Among well-defined iconographies with animals and human figures and among well-structured geometric shapes, there is also an autonomous space made of isolated elements or elements that can go beyond the semantic or ornamental meaning: lines and colors that constitute the zero degree of representation and that are found in the room dedicated to the Motifs in which the parchments are compared with the graphic signs of Domenico Bianchi, Gianni Dessì, Alighiero Boetti and Giorgio Griffa, artists who have created autonomous and abstract images starting precisely from the reiteration of the sign.
However, there are also compositions that use recognizable iconographies and forms to create mysterious and therefore fascinating coats of arms, of which we have lost the origin or meaning but of which we recognize the power of the value of the Symbols: these coats of arms find an almost direct parallel with the images of Ugo La Pietra, with the creations of Luigi Ontani, with the large sheets of Mimmo Paladino and with the works of Joe Tilson, all of which manage to reactivate the ancient symbols and speak with a new voice, as if they were signs of our time, giving body to the idea of extra temporality of the history of art.

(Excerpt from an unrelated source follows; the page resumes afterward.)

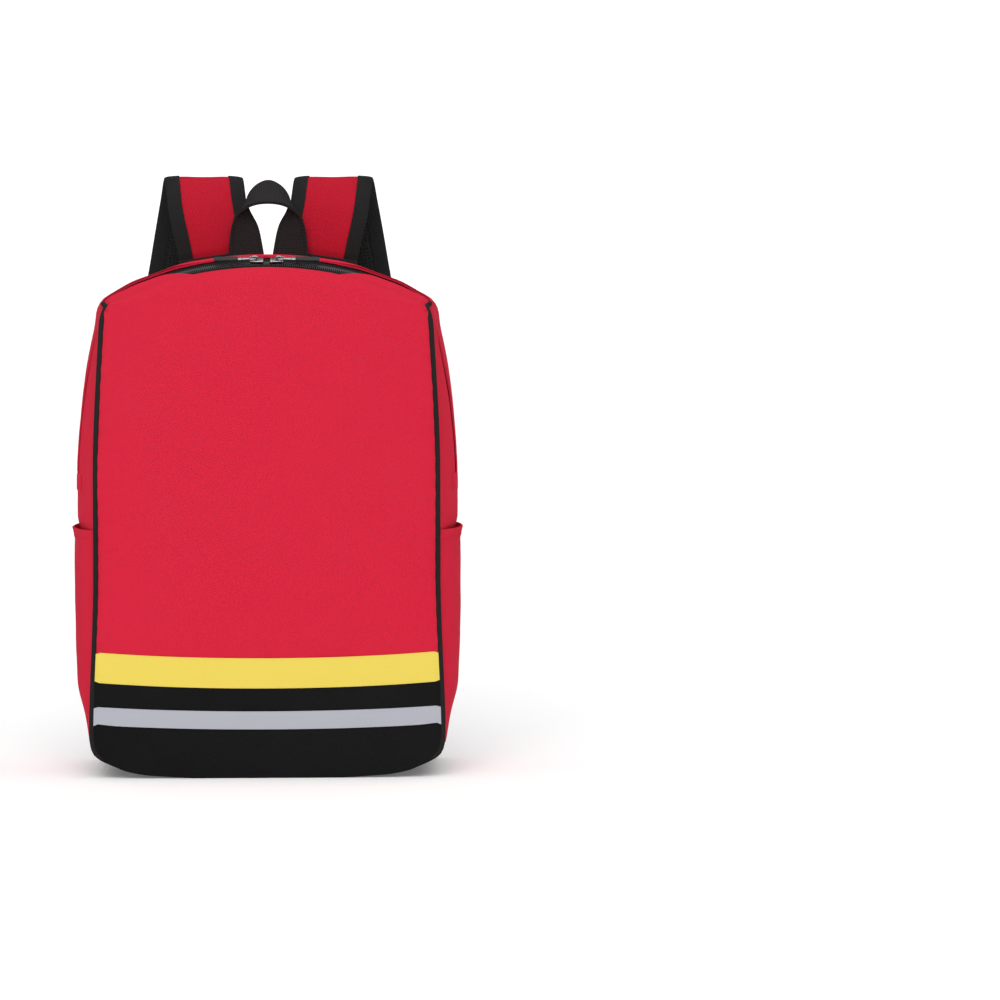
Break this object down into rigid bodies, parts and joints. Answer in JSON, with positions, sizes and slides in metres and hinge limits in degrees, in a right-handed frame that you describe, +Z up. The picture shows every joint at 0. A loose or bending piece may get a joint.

Finally, in the (Re)writings section, the corporality of the object as such comes into play: many of the parchments have been overwritten over time, reused, pinned in the margins, and present deletions and second thoughts, stitching to repair tears and lacerations, but also leaving holes and signs of wear and tear visible. A material and visual aspect therefore emerges that enhances their physicality and their scriptural evidence, their being real books that tell in filigree the story of the city of Perugia at a very specific moment in time and which finds confirmation in the iconic deletions of Emilio Isgrò, in the fragments of texts and images of Gastone Novelli and in the works of Maria Lai, never simple embroidery but sewn writings.